Também foram indiciados dois representantes do Casino: Ulisses Kameyama e Eduardo Vasconcelos Leônidas. Em nota, o Casino disse que colaborou com as investigações e classificou as conclusões da PF como “equivocadas”.

A PF indiciou ainda três pessoas próximas ao governador. Os investigadores citam o chefe da Casa Civil do estado, Marco Antônio Rezende; o ex-secretário de Governo, Paulo de Moura Ramos; e Otílio Prado, assessor especial na administração de Pimentel. Eles eram donos de empresas que, segundo a PF, foram usadas para ocultar a origem de cerca R$ 3,2 milhões para a campanha de Pimentel em 2014.

No relatório, a PF aponta que Pimentel recebeu, como doação eleitoral fora da prestação de contas, R$ 3,2 milhões do Sindicato das Empresas de Transporte de Passageiros Metropolitano (Sintram), do Sindicato das Indústrias Extrativistas de Minas Gerais (Sindiextra), do Sindicato das Empresas de Transporte de Passageiros de Belo Horizonte (Setra-BH) e do escritório Botelho, Spagnol e Advogados Associados. Segundo a PF, as empresas esperavam contrapartidas após a eleição.

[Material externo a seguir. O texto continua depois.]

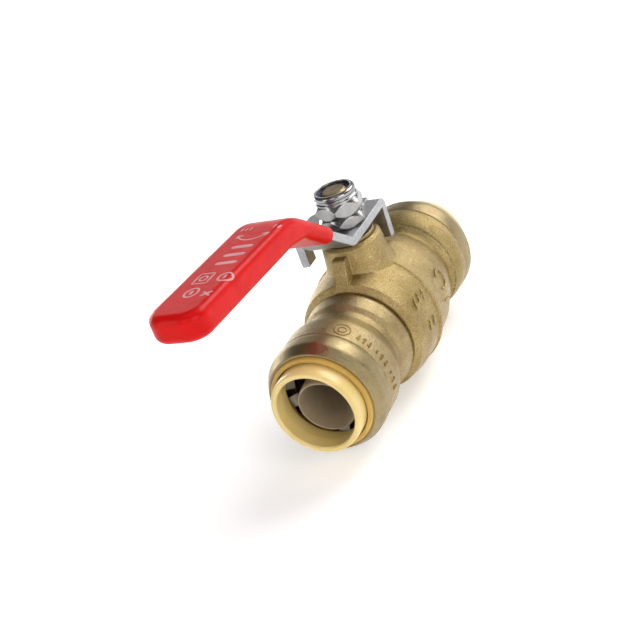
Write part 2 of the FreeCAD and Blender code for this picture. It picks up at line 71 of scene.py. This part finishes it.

Os repasses foram feitos a duas empresas — a MOP Consultoria e Assessoria LTDA, de Marco Antônio Teixeira e Paulo de Moura, e a OPR Consultoria Imobiliária, de Otílio Prado. Segundo a PF, a OPR e a MOP possuíam a mesma estrutura física e de funcionários, o que comprovaria seu uso como empresas de fachada destinadas a receber os pagamentos irregulares. O próprio Pimentel havia sido sócio da OPR entre 2009 e 2012, quando se chamava P-21. O governador, no entanto, diz que deixou a firma em dezembro de 2010.

Pimentel divulgou comunicado em que acusa a PF de impor o seu ponto de vista às investigações, à revelia do que diz o Ministério Público Federal. “A Operação Acrônimo se tornou anacrônica, do ponto de vista probatório. Sobram deduções, faltam provas”, escreveu o advogado de Pimentel, Eugênio Pacelli.

Marco Antônio Rezende disse que as acusações não procedem. O advogado Estevão Melo, que defende Otílio Prado, disse que não se manifestaria antes de ler o relatório.